Where a party is in any manner eliminated from the case and ceases to be a party to it, the court in which the cause is pending is without jurisdiction to allow an amendment setting up a right to recover damages against the eliminated party. But want of jurisdiction of the person may be waived. One method of waiving jurisdiction of the person is by pleading to the merits of the case, unless such plea to the merits is made subject to a proper pleading protesting the jurisdiction of the court. Tribble v. Knight, 178 Ga. 804 (4) (174 S. E. 626); Carter v. Smith & Sons, 5 Ga. App. 804 (1, 2) (63 S. E. 932); Code 81-503.
Any pleading that invokes a ruling of the court on the issues of the case, and not on the power of the court to entertain the cause, is a plea to the merits. Tribble v. Knight, supra.
In Burger v. Noble, 81 Ga. App. 759
, supra, it is held: "While it is well settled that where joint defendants are sued in the county of residence of one of them and the judgment of the court is in favor of such defendant, the court loses jurisdiction as to the codefendant unless jurisdiction thereof is waived, either expressly or impliedly by the conduct of the defendant, nevertheless, want of jurisdiction of the person is waived and such jurisdiction is admitted where the non-resident defendant, as here, subsequently invokes a ruling of the court on the merits of the case. A ruling by the trial court on a motion for a new trial made by such non-resident defendant is such a ruling on the merits."

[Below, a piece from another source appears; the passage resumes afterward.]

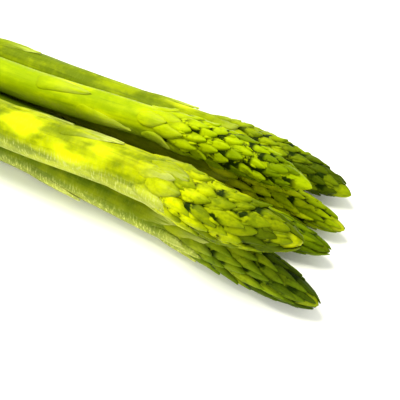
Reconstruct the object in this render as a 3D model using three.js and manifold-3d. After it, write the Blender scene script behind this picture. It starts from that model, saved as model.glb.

The conclusion is inescapable that by filing the motion for new trial and obtaining the judgment of the court denying the same, the defendants submitted themselves to the jurisdiction of the trial court prior to making the motion to arrest the judgment. Hence, the motion to set aside the judgment was without merit and was properly denied.
The court aid not err in denying the motion for new trial or in denying the motion to set aside the judgment.